FieldTypeDefaultDescription
modelstringrequiredModel name or path to .pt file
trackerstringbytetrackAlgorithm: bytetrack, botsort, ocsort
confidence_thresholdfloat0.25Minimum detection confidence
target_fpsfloat10.0Target frame rate hint
imagestringnullOptional base64 first frame (returns detections immediately)

Response:

{
"session_id": "67a924e1",
"tracker": "bytetrack",
"model": "drone-aerial-general",
"detections": null,
"tracks_summary": null,
"inference_time_ms": null,
"tracking_time_ms": null
}

If image is provided, detections and tracks_summary are populated with first-frame results.

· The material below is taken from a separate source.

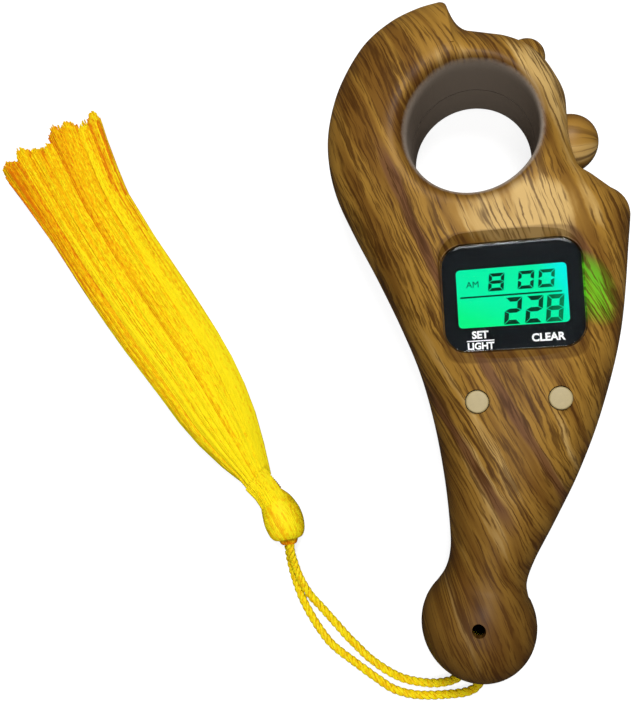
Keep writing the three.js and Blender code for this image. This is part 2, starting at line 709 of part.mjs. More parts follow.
function backShell() {
  const half = solid(box(bodyWidth * 2, bodyLength * 2, partingHeight, 0, 0, 0));
  const posts = caseScrewPlaces.map(([x, y]) => solid(post(casePostRadius, 0, partingHeight, x, y)));
  const tray = solid(box(trayWidth, trayLength, trayTop, trayX, trayY, 0));
  const cavity = cut(housingCavity(wall, partingHeight), tray, ...posts);
  const screwWays = caseScrewPlaces.flatMap(([x, y]) => [
    solid(post(caseScrewHeadRadius + fitGap, -cutOverrun, caseScrewSeat, x, y, roundSteps)),
    solid(post(caseScrewShankRadius + fitGap, -cutOverrun, bodyThickness, x, y)),
  ]);
  const doorShape = roundedRectangle(doorWidth + fitGap * 2, doorLength + fitGap * 2, doorCorner + fitGap);
  const doorRecess = solid(plate(doorShape, cellFoot + cutOverrun, trayX, trayY, -cutOverrun));
  const cellWell = solid(post(cellRadius + cellGap, 0, trayInside, trayX, trayY, roundSteps));
  const [screwX, screwY] = doorScrewPlace;
  const doorPilotTop = doorScrewSeat + smallScrewLength + fitGap;
  return cut(
    housingBody().intersect(half), cavity, fingerHole(), doorRecess, cellWell, doorTongue(fitGap),
    ...Object.values(stripPlaces).map((side) => contactStrip(side, cellFoot, fitGap)),
    solid(post(smallScrewShankRadius + fitGap, 0, doorPilotTop, screwX, screwY)),
    solid(alongCordHole(post(cordHoleRadius, endBallRadius / 2, endBallRadius * 2, 0, 0, roundSteps))),
    ...screwWays, ...countCuts(),
  );
}

function batteryDoor() {
  const shape = roundedRectangle(doorWidth, doorLength, doorCorner);
  const [screwX, screwY] = doorScrewPlace;
  return cut(
    join(solid(plate(shape, doorThickness, trayX, trayY, doorInset)), doorTongue(0)),
    solid(post(smallScrewHeadRadius + fitGap, 0, doorScrewSeat, screwX, screwY)),
    solid(post(smallScrewShankRadius + fitGap, 0, bodyThickness, screwX, screwY)),
  );
}

function coinCell() {
  const rim = cellRadius - cellEdge;
  return turned([
    [0, cellFoot], [rim, cellFoot], [cellRadius, cellFoot + cellEdge], [cellRadius, cellTop - cellEdge * 2],
    [rim, cellTop - cellEdge], [rim, cellTop], [0, cellTop],
  ], roundSteps).translate(trayX, trayY, 0);
}

// A screw that points up, its head's seat at a height.
function screw([x, y], seat, headRadius, headHeight, shankRadius, length) {
  const shoulder = headHeight * screwShoulderShare;
  const foot = seat - headHeight;
  return turned([
    [0, foot], [headRadius - shoulder, foot], [headRadius, foot + shoulder], [headRadius, seat],
    [shankRadius, seat], [shankRadius, seat + length - shankRadius], [0, seat + length],
  ]).translate(x, y, 0);
}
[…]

POST /v1/vision/track/frame

Process a frame through the tracker. Returns detections with persistent track IDs.

Parameters (Form data):

FieldTypeDescription
session_idstringSession ID from start
imagestringBase64-encoded image

Response:

{
"detections": [
{
"x1": 225.6, "y1": 406.9, "x2": 345.0, "y2": 767.1,
"class_name": "pedestrian",
"class_id": 0,
"confidence": 0.87,
"track_id": 1,
"track_state": "tracked"
},
{
"x1": 622.8, "y1": 235.6, "x2": 634.8, "y2": 256.8,
"class_name": "car",
"class_id": 2,
"confidence": 0.72,
"track_id": 3,
"track_state": "tracked"
}
],
"tracks_summary": {
"active": 2,
"total_created": 5
},
"inference_time_ms": 71.2,
"tracking_time_ms": 7.9,
"frame_number": 42
}

Detection fields:

FieldDescription
track_idPersistent ID across frames (same object = same ID)
track_statetracked (active), new (first appearance), or lost
x1, y1, x2, y2Bounding box coordinates
class_nameDetection class
confidenceDetection confidence

GET /v1/vision/track/{session_id}

Get tracking session status.

Response:

{
"session_id": "67a924e1",
"model": "drone-aerial-general",
"tracker": "bytetrack",
"frames_processed": 847,
"total_tracks_created": 45,
"idle_seconds": 0.1,
"duration_seconds": 84.7
}

POST /v1/vision/track/stop

Stop a tracking session and release the model.

Parameters (Form data):

FieldTypeDescription
session_idstringSession ID to stop

Response:

{
"session_id": "67a924e1",
"frames_processed": 847,
"total_tracks_created": 45,
"duration_seconds": 84.7
}

Session Management

  • Max 50 concurrent sessions — returns 429 if exceeded
  • 120-second idle TTL — sessions auto-expire if no frames received
  • Each session loads its own model — independent tracker state, no cross-session interference
  • Background cleanup runs every 15 seconds

Model Resolution

The model parameter accepts:

  • A model name — resolves to ~/.llamafarm/models/vision/\{name\}/current.pt
  • A direct path to a .pt file (must be within ~/.llamafarm or cwd)
  • A versioned model — if no current.pt, uses the latest v\{n\}.pt

Runtime vs Server

PortFormatUse
:11540 (runtime)JSON bodyDirect runtime access
:14345 (server)Form data (multipart)Production proxy chain

Both support all 4 endpoints. The server proxies to the runtime transparently.

Dependencies

Tracking requires lapx for the linear assignment solver used by ByteTrack/BoT-SORT:

uv add lapx

This is included in the default runtime dependencies.